Teladan dalam Akal. Mahasiswa tidak hanya rajin membaca buku, tetapi juga mampu menerjemahkan pengetahuannya menjadi karya nyata: penelitian yang menyentuh persoalan sosial, gagasan yang menjawab kebutuhan zaman, atau inovasi sederhana yang meringankan beban masyarakat. Akal cerdas bukan sekadar untuk berdebat atau menulis jurnal, melainkan untuk menghidupkan bangsa dan dunia dengan cahaya pengetahuan.
Teladan dalam Hati. Ilmu tanpa akhlak ibarat cahaya tanpa arah. Harapan terbesar UIN Sumatera Utara adalah lahirnya civitas yang berhati bening: dosen yang menyapa mahasiswa dengan senyum tulus, mahasiswa yang membantu temannya tanpa pamrih, atau peneliti yang tetap rendah hati meski karyanya mendunia. Hati yang berilmu selalu melahirkan kebaikan.
Teladan dalam Aksi. Ilmu yang berhenti di kelas hanyalah wacana. UIN Sumatera Utara harus melahirkan civitas yang tidak hanya pandai berbicara, tetapi juga berani bergerak. Masyarakat tidak butuh penonton, mereka butuh penggerak. Mahasiswa yang mengajar di pelosok, dosen yang mendampingi petani, atau alumni yang menjadi teladan integritas—itulah aksi nyata: ilmu yang menjelma menjadi amal.
Harapan Besar
Pada akhirnya, civitas teladan bukanlah gelar, melainkan jalan hidup: belajar dengan akal, menjaga kejernihan hati, dan bergerak dengan aksi nyata. Dari sinilah harapan besar UIN Sumatera Utara bermula—menjadi rumah yang tidak hanya melahirkan generasi berprestasi, tetapi juga pelita peradaban bagi masyarakat dan bangsa.

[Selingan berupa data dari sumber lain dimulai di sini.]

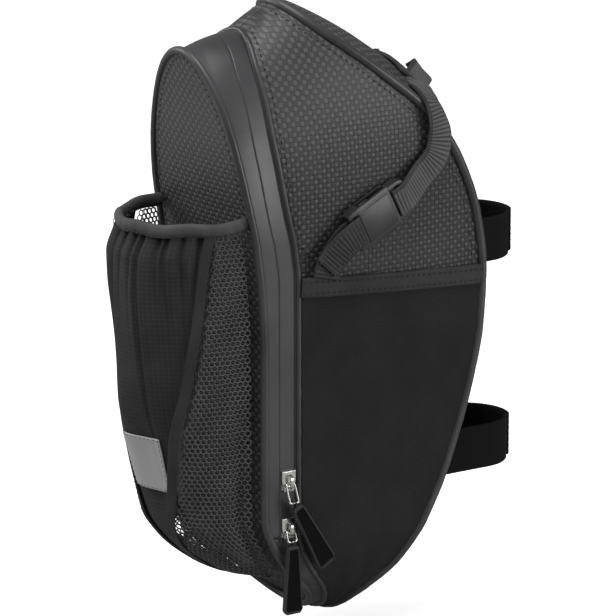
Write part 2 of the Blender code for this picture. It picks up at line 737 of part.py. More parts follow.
# Hook and loop straps round the seatpost: a fixed half and a flap that laps over it
def loop_path(radius, start_depth, side, last_angle, steps):
    """Forward from the bag and round the seatpost, seen from above."""
    out = [(side * radius, start_depth), (side * radius, (start_depth + POST_CENTRE_DEPTH) / 2)]
    for a in np.linspace(0.0, last_angle, steps):
        r = math.radians(a)
        out.append((side * radius * math.cos(r), POST_CENTRE_DEPTH + radius * math.sin(r)))
    return out


def hook_strap(name, radius, height, start, side, last_angle, pivot=(0.0, 0.0, 0.0)):
    path = [np.array([x, y, height]) for x, y in loop_path(radius, start, side, last_angle, 12)]
    return ribbon(name, path, [(0, 0, 1)] * len(path), HOOK_WIDE, HOOK_THICK, HOOK, pivot)


inner_r = POST_R + HOOK_THICK / 2
outer_r = inner_r + HOOK_THICK + GAP
for word, height in (("upper", HOOK_UPPER), ("lower", HOOK_LOWER)):
    faces_at = [front_point(inner_r - ROOT_FLARE, h)[1]
                for h in np.linspace(height - HOOK_WIDE / 2, height + HOOK_WIDE / 2, 7)]
    clear = max(faces_at) + ROOT_RISE
    for radius, side, kind in ((inner_r, RIGHT, "right"), (outer_r, LEFT, "left")):
        edges_at = (side * (radius + ROOT_FLARE), side * (radius - ROOT_FLARE))
        rows = [[front_point(x, h, 2 * GAP) for x in edges_at]
                for h in np.linspace(height - HOOK_WIDE / 2, height + HOOK_WIDE / 2, 7)]
        back = np.array(facing(rows, side))
        ends = back.copy()
        ends[:, :, 0] = side * radius + (back[:, :, 0] - side * radius) * ROOT_TAPER
        ends[:, :, 1] = clear - GAP
        skin(f"hook_strap_root_{word}_{kind}", ends, back, BINDING)
    hook_strap(f"hook_strap_{word}_base", inner_r, height, clear, RIGHT, LAP_ANGLE)
    hook_strap(f"hook_strap_{word}_flap", outer_r, height, clear, LEFT, LAP_ANGLE,
               (-outer_r - ROOT_FLARE * ROOT_TAPER, clear, height))

# Saddle rail straps with their side release buckles
TILT = math.radians(BUCKLE_TILT)
ALONG = np.array([0.0, math.cos(TILT), math.sin(TILT)])
ACROSS = np.array([0.0, -math.sin(TILT), math.cos(TILT)])
HALF_BUCKLE = (SOCKET_LONG + GAP + PLUG_BASE_LONG) / 2
SPLIT = SOCKET_LONG - HALF_BUCKLE
FACE = side_surface(*BUCKLE_MIDDLE)
BUCKLE_X = FACE + 0.6 + BUCKLE_THICK / 2
buckle_centre = np.array([BUCKLE_X, *BUCKLE_MIDDLE])
slant = np.array([0.0, -0.73, 0.68])
rising = np.array([0.0, 0.68, 0.73])
edge_depth = front_seam.depth(ARCH_EDGE)
edge_x = BODY_HALF_WIDTH + FRONT_PIPING_R + GAP + WEB_THICK / 2 + 0.5
root = front_point(ARCH_ROOT_X, ARCH_ROOT, GAP + ANCHOR_THICK + 3 * GAP)
root_up = outward(front_seam, ARCH_ROOT, 1.0)
root_wide = np.array([0.0, -root_up[2], root_up[1]])


def mirrored(points, side):
    return [np.array([side * p[0], p[1], p[2]]) for p in points]


for side, word in SIDES:
    axes = np.array([ALONG, ACROSS, (side, 0.0, 0.0)])
    centre = buckle_centre * (side, 1.0, 1.0)
    tail = buckle_centre - ALONG * (HALF_BUCKLE + 0.9)
    foot_at = np.array([side_surface(LOWER_FOOT_DEPTH, POCKET_TOP_REAR) + GAP + WEB_THICK,
                        LOWER_FOOT_DEPTH, POCKET_TOP_REAR - 1.0])
    lower = smooth_path([foot_at + (0.8, 0, 0), foot_at + (1.4, 4.0, 6.5), tail - ALONG * 6.0,
                         tail - ALONG * 2.0], 3)
    widths = smooth_path([(0.0, -0.79, 0.61), (0.0, -0.7, 0.71), (0.0, -0.5, 0.86), tuple(ACROSS)], 3)
    ribbon("rail_strap_lower_" + word, mirrored(lower + [tail], side), mirrored(widths + [ACROSS], side),
           WEB_WIDE, WEB_THICK, WEBBING)

    socket = block("buckle_socket_" + word, (-HALF_BUCKLE, -BUCKLE_WIDE / 2, -BUCKLE_THICK / 2),
                   (SPLIT, BUCKLE_WIDE / 2, BUCKLE_THICK / 2), PLASTIC, centre, axes)
    mouth, room, slack_web = SPLIT + 1.0, BUCKLE_THICK / 2 - BUCKLE_SKIN, WEB_WIDE / 2 + 0.5
    hollow, slot = BUCKLE_WIDE / 2 - BUCKLE_SIDE, room - CATCH_THICK
    cuts = (((SPLIT - HOLLOW_LONG, -hollow, -room), (mouth, hollow, room)),
            ((SPLIT - WINDOW_FAR, -BUCKLE_WIDE, -room), (SPLIT - WINDOW_NEAR, BUCKLE_WIDE, room)),
            ((SPLIT - WINDOW_FAR + 0.4, -BUCKLE_WIDE, -slot), (mouth, BUCKLE_WIDE, slot)),
            ((WEB_BAR - HALF_BUCKLE, -slack_web, -BUCKLE_THICK),
             (WEB_BAR + WEB_SLOT - HALF_BUCKLE, slack_web, BUCKLE_THICK)))
    for number, (low, high) in enumerate(cuts):
        cutter = block(f"socket_cut_{word}_{number}", low, high, PLASTIC, centre, axes)
        combine(socket, cutter, "DIFFERENCE")

    base_at = SPLIT + GAP
    plug_half, plug_thick = BUCKLE_WIDE / 2 - PLUG_INSET, BUCKLE_THICK / 2 - PLUG_INSET / 2
    plug = block("buckle_plug_" + word, (base_at, -plug_half, -plug_thick),
                 (base_at + PLUG_BASE_LONG, plug_half, plug_thick), PLASTIC, centre, axes)
    guide_bar = block("plug_guide_" + word, (SPLIT - GUIDE_LONG, -GUIDE_WIDE / 2, -PRONG_THICK / 2),
                      (base_at + 1.0, GUIDE_WIDE / 2, PRONG_THICK / 2), PLASTIC, centre, axes)
    combine(plug, guide_bar, "UNION")
    eye = block("plug_eye_" + word, (base_at + PLUG_BAR, -slack_web, -BUCKLE_THICK),
                (base_at + PLUG_BAR + PLUG_SLOT, slack_web, BUCKLE_THICK), PLASTIC, centre, axes)
    combine(plug, eye, "DIFFERENCE")
    for up, prong_word in ((1.0, "upper"), (-1.0, "lower")):
        pin = centre + ALONG * (SPLIT - 0.8) + ACROSS * up * PRONG_SPREAD
        turned = np.array([ALONG, ACROSS * up, (side, 0.0, 0.0)])
        arm = block(f"buckle_prong_{word}_{prong_word}", (-PRONG_LONG, -PRONG_WIDE / 2, -PRONG_THICK / 2),
                    (0.6, PRONG_WIDE / 2, PRONG_THICK / 2), PLASTIC, pin, turned)
        tab = block(f"prong_tab_{word}_{prong_word}", (-PRONG_LONG - 0.3, 0.4, -TAB_THICK / 2),
                    (TAB_LONG - PRONG_LONG - 0.3, BUCKLE_WIDE / 2 - PRONG_SPREAD - 0.2, TAB_THICK / 2),
                    PLASTIC, pin, turned)
        combine(arm, tab, "UNION")

    head = buckle_centre + ALONG * (HALF_BUCKLE + 0.9)
    edge = np.array([edge_x, edge_depth - 3.0, ARCH_EDGE - 3.0])
    slack = smooth_path([head + ALONG * 2.0, head + ALONG * 6.0, edge - rising * 12.0,
                         edge - rising * 3.0], 3)
    slack_wides = smooth_path([tuple(ACROSS), (0, -0.62, 0.78), tuple(slant), tuple(slant)], 3)
    ribbon("rail_strap_slack_" + word, mirrored([head] + slack + [edge], side),
           mirrored([ACROSS] + slack_wides + [slant], side), WEB_WIDE, WEB_THICK, WEBBING)
    arch = smooth_path([edge + rising * 3.0, edge + rising * 6.0, edge + (-1.6, 5.6, 12.5),
                        edge + (-6.0, 5.6, ARCH_RISE), edge + (-14.5, 4.6, ARCH_RISE + 5.5),
                        root + (6.5, 0.5, 2.0) + root_up * 7.0, root + (1.0, 0.0, 0.0) + root_up * 3.5,
                        root], 3)
    arch_wides = smooth_path([tuple(slant), tuple(slant), (0, -0.85, 0.5), (0, -0.95, 0.3),
                              (0, -0.95, 0.3), (0, -0.9, 0.4), tuple(root_wide), tuple(root_wide)], 3)
    ribbon("rail_strap_arch_" + word, mirrored([edge + rising * GAP] + arch, side),
           mirrored([slant] + arch_wides, side), WEB_WIDE, WEB_THICK, WEBBING)

anchor = [[front_point(x, h) for x in np.linspace(ANCHOR_WIDE / 2, -ANCHOR_WIDE / 2, 7)]
          for h in np.linspace(ARCH_ROOT - ANCHOR_TALL / 2, ARCH_ROOT + ANCHOR_TALL / 2, 5)]
shell("rail_anchor_patch", anchor, ANCHOR_THICK, BINDING, lift=GAP, inward=False)

# Zip sliders, their links and their rubber pulls, all on the right side
ZIP_DEPTH = RIDGE_DEPTH - ZIP_LINE
FRONT_FACE = BODY_HALF_WIDTH + GAP
BACK_FACE = BODY_HALF_WIDTH - TAPE_THICK - GAP - 2 * COIL_R - GAP
PIVOT_X = FRONT_FACE + SLIDER_PLATE + 1.0
lean_angle = math.radians(LINK_LEAN)
lean = np.array([math.sin(lean_angle), 0.0, -math.cos(lean_angle)])
for word, height, tilt in (("upper", UPPER_SLIDER, UPPER_GRIP_TILT), ("lower", LOWER_SLIDER, 0.0)):
    spot = np.array([0.0, ZIP_DEPTH, height])
    slider = block("slider_" + word, (FRONT_FACE, -SLIDER_WIDE / 2, -SLIDER_LONG / 2),
                   (FRONT_FACE + SLIDER_PLATE, SLIDER_WIDE / 2, SLIDER_LONG / 2), METAL, spot)
    parts = (("post", (BACK_FACE - 0.5, -SLIDER_POST_WIDE / 2, 1.0),
              (FRONT_FACE + 0.5, SLIDER_POST_WIDE / 2, SLIDER_LONG / 2 - 0.8)),
             ("back", (BACK_FACE - SLIDER_PLATE, -SLIDER_WIDE / 2, -SLIDER_LONG / 2),
              (BACK_FACE, SLIDER_WIDE / 2, SLIDER_LONG / 2)),
             ("bridge", (FRONT_FACE + 0.5, -BRIDGE_WIDE / 2, -BRIDGE_LONG / 2),
              (PIVOT_X + BRIDGE_TALL - 1.0, BRIDGE_WIDE / 2, BRIDGE_LONG / 2)))
    for kind, low, high in parts:
        combine(slider, block(f"slider_{kind}_{word}", low, high, METAL, spot), "UNION")
    eye = block(f"slider_eye_{word}", (FRONT_FACE + SLIDER_PLATE, -BRIDGE_WIDE, -EYE_LONG / 2),
                (PIVOT_X + 1.0, BRIDGE_WIDE, EYE_LONG / 2), METAL, spot)
    combine(slider, eye, "DIFFERENCE")

    pivot = spot + (PIVOT_X, 0.0, -1.2)
    end = pivot + lean * LINK_LONG
    wire = [pivot + (0, -LINK_WIDE / 2 + 0.5, 0), pivot + (0, LINK_WIDE / 2 - 0.5, 0),
            pivot + lean * 1.2 + (0, LINK_WIDE / 2, 0), end - lean * 1.0 + (0, LINK_WIDE / 2, 0),
            end + (0, LINK_WIDE / 2 - 0.6, 0), end + (0, -LINK_WIDE / 2 + 0.6, 0),
            end - lean * 1.0 - (0, LINK_WIDE / 2, 0), pivot + lean * 1.2 - (0, LINK_WIDE / 2, 0)]
    tube("pull_link_" + word, wire, LINK_WIRE, METAL, cyclic=True, sides=1, pivot=pivot)

    turn = math.radians(tilt)
    down = np.array([0.0, math.sin(turn), -math.cos(turn)])
    flat = np.array([0.0, math.cos(turn), math.sin(turn)])
    grip_outline = [(EYELET_R + 0.15, 0.8), (EYELET_R + 1.0, GRIP_TOP_WIDE / 2 - 0.6),
                    (EYELET_R + 2.8, GRIP_TOP_WIDE / 2), (GRIP_LONG - 2.0, GRIP_WIDE / 2),
                    (GRIP_LONG, GRIP_WIDE / 2 - 1.6)]
    rows = [[end + down * d + flat * w * k for k in (-1.0, -0.5, 0.0, 0.5, 1.0)]
            for d, w in grip_outline]
    grid = np.array(rows)[::-1]
    normal = np.array([1.0, 0.0, 0.0])
    grip = skin("pull_grip_" + word, grid + normal * GRIP_THICK / 2, grid - normal * GRIP_THICK / 2,
                RUBBER, end)
    ring = [end + EYELET_R * math.cos(a) * normal + EYELET_R * math.sin(a) * down
            for a in np.linspace(0, 2 * math.pi, 13)[:-1]]
    loop = tube("grip_loop_" + word, ring, EYELET_WIRE, RUBBER, cyclic=True, sides=1, pivot=end)
    bpy.context.view_layer.update()
    loop_mesh = bpy.data.meshes.new_from_object(loop.evaluated_get(bpy.context.evaluated_depsgraph_get()))
    bpy.data.objects.remove(loop, do_unlink=True)
    eyelet = place(bpy.data.objects.new("grip_eyelet_" + word, loop_mesh), RUBBER, end)
    combine(grip, eyelet, "UNION")
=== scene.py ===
"""Looks of a bike saddle bag with a bottle pocket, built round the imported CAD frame.

Sizes are millimetres of the sewing pattern, measured from the bag's bottom tip and the middle of its
rear face. on_frame turns them into the frame's metres.
"""

import math

import bpy
import numpy as np
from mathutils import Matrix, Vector


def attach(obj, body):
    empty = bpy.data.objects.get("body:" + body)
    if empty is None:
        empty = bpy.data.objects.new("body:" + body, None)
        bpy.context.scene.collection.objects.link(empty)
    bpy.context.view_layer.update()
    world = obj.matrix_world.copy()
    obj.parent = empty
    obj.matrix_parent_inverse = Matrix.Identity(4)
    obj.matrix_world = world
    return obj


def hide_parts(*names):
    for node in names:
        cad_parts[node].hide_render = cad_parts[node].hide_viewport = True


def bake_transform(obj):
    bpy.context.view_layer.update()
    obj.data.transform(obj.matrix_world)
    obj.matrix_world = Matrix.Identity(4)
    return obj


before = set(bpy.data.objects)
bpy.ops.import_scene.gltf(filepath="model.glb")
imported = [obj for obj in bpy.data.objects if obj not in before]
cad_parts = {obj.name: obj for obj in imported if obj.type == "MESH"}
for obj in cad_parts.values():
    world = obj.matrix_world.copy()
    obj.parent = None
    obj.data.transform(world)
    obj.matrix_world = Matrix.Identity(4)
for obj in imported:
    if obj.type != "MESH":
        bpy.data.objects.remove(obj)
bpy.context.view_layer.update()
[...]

Tulisan ini merupakan pengejawantahan dari materi yang disampaikan Menteri Agama RI, Prof. Dr. K.H. Nasaruddin Umar, M.A., dalam acara pembinaan ASN di UIN Sumatera Utara Medan.
(Tulisan ini hadir dalam bentuk yang telah diperbaiki dan disempurnakan oleh Fachrul Riza, sebagai upaya menjaga keutuhan pesan dan keindahan narasi).